How to Get an SBA Loan in 2025
Tariffs are squeezing small and mid-sized businesses in 2025, with 145% levies on Chinese imports and 10–25% on goods from Canada and Mexico. Costs are spiking. Access to capital? Tighter. For founders navigating this new landscape, the SBA’s 7(a) loan program remains essential—but getting funded is no longer as easy as it was in 2023–2024.
This article breaks down what’s changed, when it takes effect, and how to practically prepare—whether you're running an AI startup or a family bakery.
The 7(a) Loan Program: Then and Now
Then: Since 1953, the SBA’s 7(a) loan program has guaranteed financing through private lenders for businesses that don’t qualify for traditional loans. Borrowers could access up to $5 million in working capital, real estate, or refinancing, with SBA guarantees covering 75–85% (90% for exporters). Terms extended up to 25 years for real estate and 10 for working capital.
In FY 2024, the SBA approved 70,242 loans totaling $31 billion, with an average size of $443,097. The Biden-era “Do What You Do” policy eased underwriting for loans under $500,000, increasing accessibility—but defaults doubled, according to the SBA in April 2025.
Now: The 7(a) loan cap and guarantee percentages remain the same, but SOP 50 10 8 (released April 22, 2025) reintroduces strict underwriting standards—including 10–20% equity injections and full repayment analysis. Lender fees are back to cover a $460 million shortfall.
Sub-programs like SBA Express (up to $500,000, 50% guarantee) and the Working Capital Pilot (up to $5 million) still exist but target more specific needs.
A major shift: all M&A loans must include seller equity rollovers to qualify for a 7(a) guarantee. Zero-down deals are largely gone.
Regulation Status: What’s Final and When It Starts
April 22, 2025: SOP 50 10 8 rules finalized
June 1, 2025: M&A equity rollover and zero-down restrictions begin
January 1, 2025: Beneficial Ownership Information (BOI) required for all new loan applicants
March 2025: Lender fees reinstated
April 1, 2025: CFPB demographic data collection begins for mid-volume lenders
January 17, 2026: All stricter underwriting standards take full effect
Fee details are available via the SBA’s 2025 fee schedule.
What This Means for SMBs: Challenges and Opportunities
Stricter Underwriting
Challenge: Lenders now require 10–20% equity injections. That means a startup seeking $50,000 must show $5,000–$10,000 in cash reserves. Vistage data shows 40% of SMBs face loan access barriers in 2025.
Opportunity: The crackdown protects the $31 billion program’s long-term viability, rewarding applicants with strong financials and consistent cash flow.
Higher Fees
Challenge: SBA reinstated fees in March 2025—expect $2,000–$3,000 in upfront costs for a $100,000 loan. These hit retail and restaurant businesses especially hard.
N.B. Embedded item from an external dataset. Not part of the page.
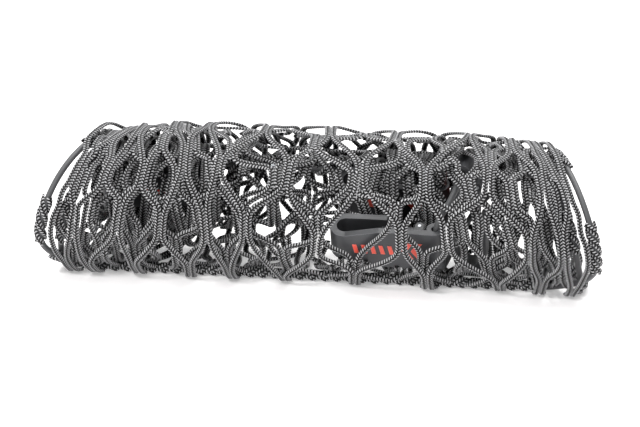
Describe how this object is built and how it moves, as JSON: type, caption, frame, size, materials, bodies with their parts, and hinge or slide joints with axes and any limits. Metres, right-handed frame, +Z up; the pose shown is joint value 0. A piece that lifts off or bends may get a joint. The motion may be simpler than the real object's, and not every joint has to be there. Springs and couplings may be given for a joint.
{
  "type": "rolled elastic cargo net",
  "caption": "Elastic knitted cargo net rolled up into a bundle, with a shock cord rim and gated plastic hooks threaded on the cord.",
  "frame": {"origin": "centre of the bundle's underside, on the surface it rests on", "axes": "+X along the roll, +Z up, -Y the front where the sheet's outer edge lies"},
  "size_m": [0.4502, 0.1196, 0.1155],
  "materials": {
    "netting": "knitted",
    "rim_cord": "braided",
    "hook_nylon": "moulded",
    "mark_red": "moulded",
    "zinc_steel": "zinc plated"
  },
  "bodies": {
    "rolled_net": {"net_outer_ply": "netting", "net_second_ply": "netting", "net_third_ply": "netting", "net_core_ply": "netting", "rim_cord": "rim_cord", "rim_cord_ferrule": "zinc_steel"},
    "hook_1": {"hook_1_body": "hook_nylon", "hook_1_gate_pin": "zinc_steel", "hook_1_gate_spring": "zinc_steel", "hook_1_mark": "mark_red"},
    "hook_1_gate": {"hook_1_gate": "hook_nylon"},
    "hook_2": {"hook_2_body": "hook_nylon", "hook_2_gate_pin": "zinc_steel", "hook_2_gate_spring": "zinc_steel", "hook_2_mark": "mark_red"},
    "hook_2_gate": {"hook_2_gate": "hook_nylon"},
    "hook_3": {"hook_3_body": "hook_nylon", "hook_3_gate_pin": "zinc_steel", "hook_3_gate_spring": "zinc_steel", "hook_3_mark": "mark_red"},
    "hook_3_gate": {"hook_3_gate": "hook_nylon"},
    "hook_4": {"hook_4_body": "hook_nylon", "hook_4_gate_pin": "zinc_steel", "hook_4_gate_spring": "zinc_steel", "hook_4_mark": "mark_red"},
    "hook_4_gate": {"hook_4_gate": "hook_nylon"}
  },
  "joints": [
    {"name": "hook_1_swing", "type": "hinge", "parent": "rolled_net", "child": "hook_1", "pos_m": [0.093, -0.03674, 0.03887], "axis": [0, 0.4226, -0.9063], "range_deg": [0, 3]},
    {"name": "hook_1_gate_hinge", "type": "hinge", "parent": "hook_1", "child": "hook_1_gate", "pos_m": [0.079, -0.02622, 0.04377], "axis": [0, -0.4226, 0.9063], "range_deg": [0, 20], "stiffness_Nm_per_rad": 0.03, "springref_deg": -20.05},
    {"name": "hook_2_swing", "type": "hinge", "parent": "rolled_net", "child": "hook_2", "pos_m": [0.111, 0, 0.094], "axis": [0, -1, 0], "range_deg": [0, 30]},
    {"name": "hook_2_gate_hinge", "type": "hinge", "parent": "hook_2", "child": "hook_2_gate", "pos_m": [0.1226, 0, 0.08], "axis": [0, 1, 0], "range_deg": [0, 20], "stiffness_Nm_per_rad": 0.03, "springref_deg": -20.05},
    {"name": "hook_3_swing", "type": "hinge", "parent": "rolled_net", "child": "hook_3", "pos_m": [0.092, 0.00953, 0.0615], "axis": [0, 0.5, -0.866], "range_deg": [-2, 4]},
    {"name": "hook_3_gate_hinge", "type": "hinge", "parent": "hook_3", "child": "hook_3_gate", "pos_m": [0.078, 0.01957, 0.0673], "axis": [0, -0.5, 0.866], "range_deg": [0, 20], "stiffness_Nm_per_rad": 0.03, "springref_deg": -20.05},
    {"name": "hook_4_swing", "type": "hinge", "parent": "rolled_net", "child": "hook_4", "pos_m": [-0.179, 0.00953, 0.0615], "axis": [0, -0.5, 0.866], "range_deg": [-2, 4]},
    {"name": "hook_4_gate_hinge", "type": "hinge", "parent": "hook_4", "child": "hook_4_gate", "pos_m": [-0.165, 0.01957, 0.0673], "axis": [0, 0.5, -0.866], "range_deg": [0, 20], "stiffness_Nm_per_rad": 0.03, "springref_deg": -20.05}
  ]
}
Opportunity: These fees are sustaining the program. Businesses with stable revenue (e.g., engineering or logistics firms) still benefit from lower rates than conventional credit.
M&A Lending Limits
Challenge: Starting June 1, 2025, seller equity rollovers are required, and zero- down deals are severely limited. A $500,000 acquisition now typically requires $100,000 in buyer equity or rollover.
Opportunity: These changes raise the bar for acquirers, reducing lender risk and improving funding access for well-prepared buyers.
BOI & Demographic Reporting
Challenge: As of January 1, 2025, all 7(a) borrowers must submit a BOI report to FinCEN—30–60 minutes of added admin work. Errors or missed filings can result in $10,000+ fines.
Opportunity: These steps streamline ownership verification and could increase access for minority-owned businesses as lenders track and report lending equity data.
SBA Staffing Cuts
Challenge: In March 2025, the SBA cut its staff by 43%. Approval times for non- preferred lenders have slowed to 8–10 weeks.
Opportunity: Preferred lenders (PLPs) can still approve loans in 2–4 weeks thanks to delegated authority. Strategic lender choice is now mission-critical.